Close prisons
I think a lot about how people are being harmed all over the world, from genocides, to capitalist exploitation of labor, and from the US Empire’s endless bloodlust.
But these thoughts often come back to “How can I decrease this human harm that I see? What power do I have? Where can I make a difference?” It’s hard to figure out some action to take for Palestinians, Sudanese, or any number of others seen in the news, so then I think about who is being harmed the most close to me and in my state. And that always takes me back to prisons in my own state.
I have spent a few times in the past several months reviewing this data from the Indiana Department of Corrections and it is hard to read. As of the November 2025 data, there were 27,198 people incarcerated in Indiana. We all know the horrors prisons are, from unaccountable guards, to slave labor, to nearly no healthcare, to impossible commissary pricing, the continued use of solitary confinement (which is psychological torture), and so many more terrible things.
So many of our neighbors are silently suffering in a system we allow to exist, thrive, and expand.
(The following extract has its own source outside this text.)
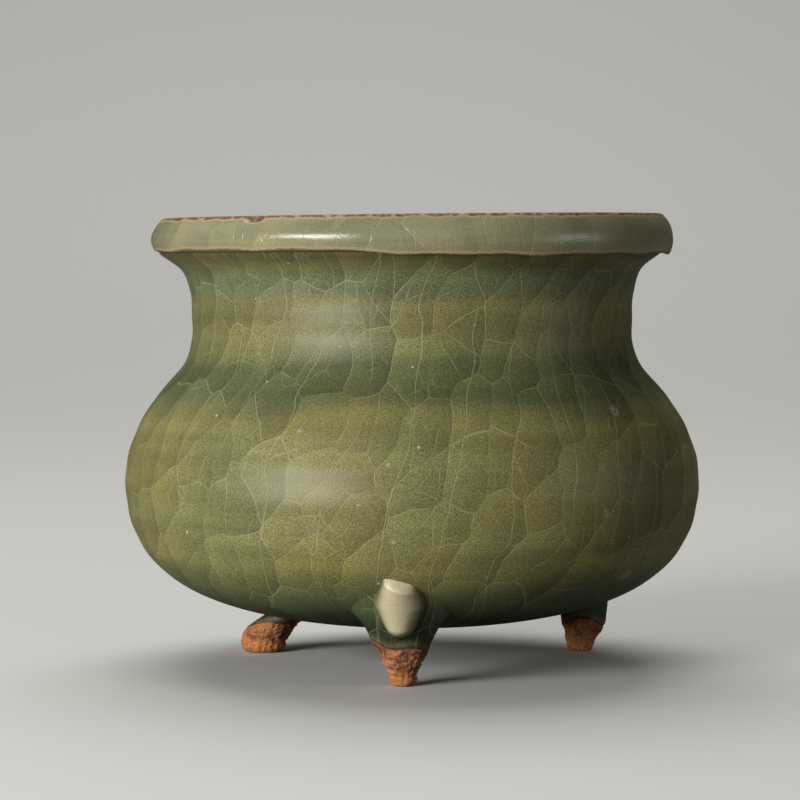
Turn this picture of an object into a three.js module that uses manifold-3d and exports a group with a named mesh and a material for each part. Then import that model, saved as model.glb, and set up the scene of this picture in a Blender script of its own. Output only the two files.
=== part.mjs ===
// A stoneware incense burner on three feet, in millimetres, +Z up, standing on z = 0.
// The pot is thrown in turned sections that are luted edge to edge: a lower bowl, a shoulder, a neck
// and a thick band for a rim. Three moulded feet, each a leaning cone down to a bare toe, are luted to the
// underside of the bowl, and the front one has a knee. The front of the pot faces -Y.
import * as THREE from "three";
import { mergeVertices } from "three/addons/utils/BufferGeometryUtils.js";
import Module from "manifold-3d";

const wasm = await Module();
wasm.setup();

// Driving dimensions of the turned pot.
const BELLY_RADIUS = 86;
const BELLY_HEIGHT = 55.5;
const BASE_RADIUS = 34;
const BASE_HEIGHT = 14;
const NECK_RADIUS = 65.8;
const NECK_HEIGHT = 101.5;
const SHOULDER_TURN_RADIUS = 75.5;
const SHOULDER_TURN_HEIGHT = 81.5;
const FLARE_RADIUS = 75.6;
const RIM_SEAT_HEIGHT = 123.6;
const RIM_RADIUS = 78.4;
const RIM_BAND_HEIGHT = 10.4;
const RIM_HEIGHT = RIM_SEAT_HEIGHT + RIM_BAND_HEIGHT;
const RIM_WIDTH = 8;
const WALL = 5.4;
const FLOOR_THICKNESS = 6.5;
const FLOOR_CORNER_RISE = 1;
const BASE_RECESS_RADIUS = 22;
const BASE_RECESS_DEPTH = 1.6;
const LIP_OVERHANG = 1.3;
const LIP_WAVE = 0.9;

// Driving dimensions of the feet.
const FOOT_ROOT_RISE = 20;
const FOOT_HEIGHT = BASE_HEIGHT + FOOT_ROOT_RISE;
const FOOT_ROOT_HALF_WIDTH = 14;
const FOOT_LEAN = 9;
const TOE_SWELL = 1.5;
const TOE_SWELL_HEIGHT = 2.2;
const KNEE_INSET = 14.5;
const KNEE_REACH = BELLY_RADIUS - KNEE_INSET;
const KNEE_RISE = 11;
const KNEE_HEIGHT = BASE_HEIGHT + KNEE_RISE;
const KNEE_HALF_WIDTH = 6.8;
const KNEE_HALF_LENGTH = 11.5;
const KNEE_DEPTH = 5.5;
const KNEE_TILT = 0.7;
const KNEE_LEDGE_DROP = 1.2;
const SEAT_GAP = 0.3;

// Steps round a turned section, and along each of its curves.
const TURN_STEPS = 56;
const CURVE_STEPS = 5;
const FOOT_STEPS = 20;

// Each foot's place is set by hand, as a potter does: how far its toe stands inside the belly's widest
// line, the angle of the foot from +X, and the half width of the bare toe where it stands. Only the front
// foot has a knee.
const FEET = [
  { name: "front_foot", inset: 32, angle: 267, toe: 2.7, knee: true },
  { name: "rear_right_foot", inset: 27, angle: 28, toe: 3.6, knee: false },
  { name: "rear_left_foot", inset: 34, angle: 152, toe: 4.4, knee: false },
];

const celadon = new THREE.MeshStandardMaterial({ color: 0x73764c, roughness: 0.34, metalness: 0 });
const rimGlaze = new THREE.MeshStandardMaterial({ color: 0x8f8f6c, roughness: 0.26, metalness: 0 });
const footGlaze = new THREE.MeshStandardMaterial({ color: 0x6f6a4a, roughness: 0.5, metalness: 0 });

const point = (r, z) => new THREE.Vector2(r, z);

// The points of one cubic curve, both of its ends among them.
function along(from, handleA, handleB, to, steps = CURVE_STEPS) {
  return new THREE.CubicBezierCurve(from, handleA, handleB, to).getPoints(steps);
}

// The pot's outer outline from the edge of its base up to the seat of the rim.
function outerOutline() {
  const base = point(BASE_RADIUS, BASE_HEIGHT);
  const widest = point(BELLY_RADIUS, BELLY_HEIGHT);
  const turn = point(SHOULDER_TURN_RADIUS, SHOULDER_TURN_HEIGHT);
  const waist = point(NECK_RADIUS, NECK_HEIGHT);
  const flare = point(FLARE_RADIUS, RIM_SEAT_HEIGHT);
  const bellyRise = BELLY_HEIGHT - BASE_HEIGHT;
  const bellySpread = BELLY_RADIUS - BASE_RADIUS;
  const shoulderRise = SHOULDER_TURN_HEIGHT - BELLY_HEIGHT;
  const neckDrop = NECK_HEIGHT - SHOULDER_TURN_HEIGHT;
  const flareRise = RIM_SEAT_HEIGHT - NECK_HEIGHT;
  const turnSlope = point(-0.65, 0.76);
  const flareSlope = point(0.74, 0.67);
  const under = along(
    base,
    point(BASE_RADIUS + bellySpread * 0.58, BASE_HEIGHT + bellyRise * 0.1),
    point(BELLY_RADIUS, BELLY_HEIGHT - bellyRise * 0.67),
    widest,
    CURVE_STEPS + 4,
  );
  const over = along(
    widest,
    point(BELLY_RADIUS, BELLY_HEIGHT + shoulderRise * 0.5),
    turn.clone().addScaledVector(turnSlope, -shoulderRise * 0.1),
    turn,
  );
  const fillet = along(
    turn,
    turn.clone().addScaledVector(turnSlope, neckDrop * 0.55),
    point(NECK_RADIUS, NECK_HEIGHT - neckDrop * 0.53),
    waist,
  );
  const mouth = along(
    waist,
    point(NECK_RADIUS, NECK_HEIGHT + flareRise * 0.86),
    flare.clone().addScaledVector(flareSlope, -flareRise * 0.38),
    flare,
  );
  return [...under, ...over.slice(1), ...fillet.slice(1), ...mouth.slice(1)];
}

// The same outline moved square to itself, inwards for a positive distance.
function offset(outline, distance) {
  return outline.map((p, i) => {
    const before = outline[Math.max(i - 1, 0)];
    const after = outline[Math.min(i + 1, outline.length - 1)];
    const run = after.clone().sub(before).normalize();
    return point(p.x - run.y * distance, p.y + run.x * distance);
  });
}

// The stretch of a rising outline between two heights, with its ends worked out on the outline.
function between(outline, low, high) {
  const at = (height) => {
    const i = outline.findIndex((p) => p.y >= height);
    const above = i < 0 ? outline[outline.length - 1] : outline[i];
    const below = i > 0 ? outline[i - 1] : above;
    const share = above.y > below.y ? (height - below.y) / (above.y - below.y) : 0;
    return point(THREE.MathUtils.lerp(below.x, above.x, Math.min(share, 1)), height);
  };
  const margin = 0.4;
  const inside = outline.filter((p) => p.y > low + margin && p.y < high - margin);
  return [at(low), ...inside, at(high)];
}

const OUTER = outerOutline();
const INNER = offset(OUTER, WALL).filter((p) => p.y > BASE_HEIGHT + FLOOR_THICKNESS);
const FLOOR_HEIGHT = BASE_HEIGHT + FLOOR_THICKNESS;

// A profile turned about the pot's axis. Its points run up the outside and down the inside.
function turned(profile, steps = TURN_STEPS) {
  return new THREE.LatheGeometry(profile, steps).rotateX(Math.PI / 2);
}

// The ring of wall between two seams, cut flat at each for luting.
function wallRing(low, high) {
  const outside = between(OUTER, low, high);
  const inside = between(INNER, low, high).reverse();
  return turned([...outside, ...inside, outside[0]]);
}

// The lower bowl with its flat floor inside and a shallow recess under the base.
function lowerBowl() {
  const outside = between(OUTER, BASE_HEIGHT, BELLY_HEIGHT);
  const firstInside = INNER[0].y + FLOOR_CORNER_RISE;
  const inside = between(INNER, firstInside, BELLY_HEIGHT).reverse();
  const floorEdge = point(inside[inside.length - 1].x - WALL, FLOOR_HEIGHT);
  return turned([
    point(0, BASE_HEIGHT + BASE_RECESS_DEPTH),
    point(BASE_RECESS_RADIUS, BASE_HEIGHT + BASE_RECESS_DEPTH),
    point(BASE_RECESS_RADIUS + BASE_RECESS_DEPTH, BASE_HEIGHT),
    ...outside,
    ...inside,
    floorEdge,
    point(0, FLOOR_HEIGHT),
  ]);
}

// The rim band. Its lower lip hangs outside the neck's flare, and its edge wanders up and down.
function rimBand() {
  const innerSeat = between(INNER, NECK_HEIGHT, RIM_SEAT_HEIGHT).at(-1).x;
  const lipInner = FLARE_RADIUS + SEAT_GAP;
  const lipOuter = FLARE_RADIUS + LIP_OVERHANG;
  const topOuter = RIM_RADIUS - RIM_BAND_HEIGHT * 0.3;
  const topInner = RIM_RADIUS - RIM_WIDTH;
  const face = along(
    point(lipOuter, RIM_SEAT_HEIGHT),
    point(RIM_RADIUS + 0.5, RIM_SEAT_HEIGHT + RIM_BAND_HEIGHT * 0.3),
    point(RIM_RADIUS + 0.3, RIM_SEAT_HEIGHT + RIM_BAND_HEIGHT * 0.6),
    point(topOuter, RIM_HEIGHT - 0.7),
    6,
  );
  const profile = [
    point(lipInner, RIM_SEAT_HEIGHT),
    ...face,
    point(topOuter - 0.9, RIM_HEIGHT),
    point(topInner + 1, RIM_HEIGHT),
    point(topInner, RIM_HEIGHT - 1),
    point(innerSeat, RIM_SEAT_HEIGHT),
    point(lipInner, RIM_SEAT_HEIGHT),
  ];
  const geometry = turned(profile);
  const position = geometry.getAttribute("position");
  for (let i = 0; i < position.count; i++) {
    const row = i % profile.length;
    const turnAngle = Math.atan2(position.getY(i), position.getX(i));
    const wave = 1 + 0.6 * Math.cos(turnAngle + 0.5) + 0.4 * Math.sin(3 * turnAngle);
    if (row === 1) position.setZ(i, RIM_SEAT_HEIGHT - LIP_WAVE * wave * 0.5);
  }
  return geometry;
}

// A closed geometry as a solid that can be joined and cut, and back again.
function solid(geometry) {
  const bare = geometry.clone();
  bare.deleteAttribute("normal");
  bare.deleteAttribute("uv");
  const merged = mergeVertices(bare, 1e-4);
  const made = new wasm.Manifold(
    new wasm.Mesh({
      numProp: 3,
      vertProperties: merged.getAttribute("position").array,
      triVerts: new Uint32Array(merged.index.array),
    }),
  );
  return made;
}

function geometryOf(made) {
  const mesh = made.getMesh();
  const geometry = new THREE.BufferGeometry();
  geometry.setAttribute("position", new THREE.BufferAttribute(mesh.vertProperties, 3));
  geometry.setIndex(new THREE.BufferAttribute(mesh.triVerts, 1));
  geometry.computeVertexNormals();
  return geometry;
}

// What the pot fills down to the luting gap, used to cut each foot to its seat.
function seatForm() {
  const skin = offset(between(OUTER, BASE_HEIGHT, SHOULDER_TURN_HEIGHT), -SEAT_GAP);
  const bottom = BASE_HEIGHT - SEAT_GAP;
  return solid(turned([point(0, bottom), point(skin[0].x, bottom), ...skin.slice(1), point(0, skin.at(-1).y)]));
}

// One foot in its own frame: the toe's centre on the origin, leaning outwards along +X as it rises.
function footGeometry(toe) {
  const stem = new THREE.CatmullRomCurve3([
    new THREE.Vector3(toe, 0, 0),
    new THREE.Vector3(toe + TOE_SWELL, TOE_SWELL_HEIGHT, 0),
    new THREE.Vector3(THREE.MathUtils.lerp(toe, FOOT_ROOT_HALF_WIDTH, 0.33), FOOT_HEIGHT * 0.27, 0),
    new THREE.Vector3(THREE.MathUtils.lerp(toe, FOOT_ROOT_HALF_WIDTH, 0.62), FOOT_HEIGHT * 0.47, 0),
    new THREE.Vector3(FOOT_ROOT_HALF_WIDTH, FOOT_HEIGHT * 0.74, 0),
    new THREE.Vector3(FOOT_ROOT_HALF_WIDTH * 0.8, FOOT_HEIGHT, 0),
  ]);
  const side = stem.getPoints(10).map((p) => point(p.x, p.y));
  side[0].y = 0;
  const geometry = turned([point(0, 0), ...side, point(0, FOOT_HEIGHT)], FOOT_STEPS);
  const position = geometry.getAttribute("position");
  for (let i = 0; i < position.count; i++) {
    const rise = position.getZ(i) / FOOT_HEIGHT;
    position.setX(i, position.getX(i) * (1 - 0.12 * rise) + FOOT_LEAN * rise * rise);
  }
  return geometry;
}

// The rounded knee, which lies along the bowl's slope and is cut level along a short ledge at its top.
// It sits on the bowl, so its place is measured from the pot's axis and not from the toe.
function kneeSolid(reach) {
  const centre = KNEE_REACH - reach;
  const ball = new THREE.SphereGeometry(1, 18, 12);
  ball.scale(KNEE_DEPTH, KNEE_HALF_WIDTH, KNEE_HALF_LENGTH);
  ball.rotateY(KNEE_TILT);
  ball.translate(centre, 0, KNEE_HEIGHT);
  const cutter = 4 * KNEE_HALF_LENGTH;
  const ledgeHeight = KNEE_HEIGHT + KNEE_HALF_LENGTH * Math.cos(KNEE_TILT) - KNEE_LEDGE_DROP;
  const above = new THREE.BoxGeometry(cutter, cutter, cutter).translate(centre, 0, ledgeHeight + cutter / 2);
  return solid(ball).subtract(solid(above));
}

function foot({ inset, angle, toe, knee }, seat) {
  const reach = BELLY_RADIUS - inset;
  const place = new THREE.Matrix4()
    .makeRotationZ(THREE.MathUtils.degToRad(angle))
    .multiply(new THREE.Matrix4().makeTranslation(reach, 0, 0));
  const stem = solid(footGeometry(toe));
  const whole = knee ? stem.add(kneeSolid(reach)) : stem;
  const placed = solid(geometryOf(whole).applyMatrix4(place));
  const pieces = placed.subtract(seat).decompose();
  const lowest = pieces.reduce((a, b) => (a.boundingBox().min[2] < b.boundingBox().min[2] ? a : b));
  return geometryOf(lowest);
}

function piece(name, geometry, material) {
  const mesh = new THREE.Mesh(geometry, material);
  mesh.name = name;
  return mesh;
}

const burner = new THREE.Group();
const seat = seatForm();
burner.add(
  piece("lower_bowl", lowerBowl(), celadon),
  piece("shoulder", wallRing(BELLY_HEIGHT, NECK_HEIGHT), celadon),
  piece("neck", wallRing(NECK_HEIGHT, RIM_SEAT_HEIGHT), celadon),
  piece("rim_band", rimBand(), rimGlaze),
  ...FEET.map((place) => piece(place.name, foot(place, seat), footGlaze)),
);

export default burner;
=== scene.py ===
"""Looks for a tripod incense burner: a crackled green glaze over turned stoneware, on three bare-toed feet."""

import math
from typing import NamedTuple

import bmesh
import bpy
import numpy as np
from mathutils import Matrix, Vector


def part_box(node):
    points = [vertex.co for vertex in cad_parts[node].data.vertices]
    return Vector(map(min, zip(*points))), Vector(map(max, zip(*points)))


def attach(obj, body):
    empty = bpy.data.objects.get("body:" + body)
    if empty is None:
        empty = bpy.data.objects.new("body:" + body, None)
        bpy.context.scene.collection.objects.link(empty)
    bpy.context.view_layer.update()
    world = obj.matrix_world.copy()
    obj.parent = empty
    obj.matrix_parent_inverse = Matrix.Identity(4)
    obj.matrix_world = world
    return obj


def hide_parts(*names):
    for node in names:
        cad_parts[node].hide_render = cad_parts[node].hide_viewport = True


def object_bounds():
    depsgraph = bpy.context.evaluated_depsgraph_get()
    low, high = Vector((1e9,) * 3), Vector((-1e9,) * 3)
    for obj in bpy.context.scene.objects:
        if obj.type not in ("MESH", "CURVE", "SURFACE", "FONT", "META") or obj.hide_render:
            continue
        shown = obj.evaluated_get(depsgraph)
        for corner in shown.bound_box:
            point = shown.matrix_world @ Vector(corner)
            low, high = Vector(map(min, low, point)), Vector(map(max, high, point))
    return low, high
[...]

The prison population in Indiana continues to grow each month to the tune of 15% in the last three years (23,177 in January 2024 to 26,659 on December 1, 2025 according to another section of the report - not all totals match throughout sadly).
I added up all people who are in for drug-related crimes, either dealing or possession. That number is 5,409. That’s 20%. One-fifth of everyone in Indiana prisons is there because of the “War on Drugs.” Our laws, our government, our system is punishing thousands of our neighbors for victimless crimes. We are spending our tax dollars to create harm to people for their choice of bodily autonomy.
There are certainly other classes of crimes in this document that are also infuriating that I didn’t cover today, but don’t forget that there are thousands of people in our state who are being severely oppressed within its borders, in cages, and behind barbed wire. We are rightly outraged at the escalation by ICE and CBP, but we should also be outraged on behalf of thousands of others already trapped in the prison industrial complex.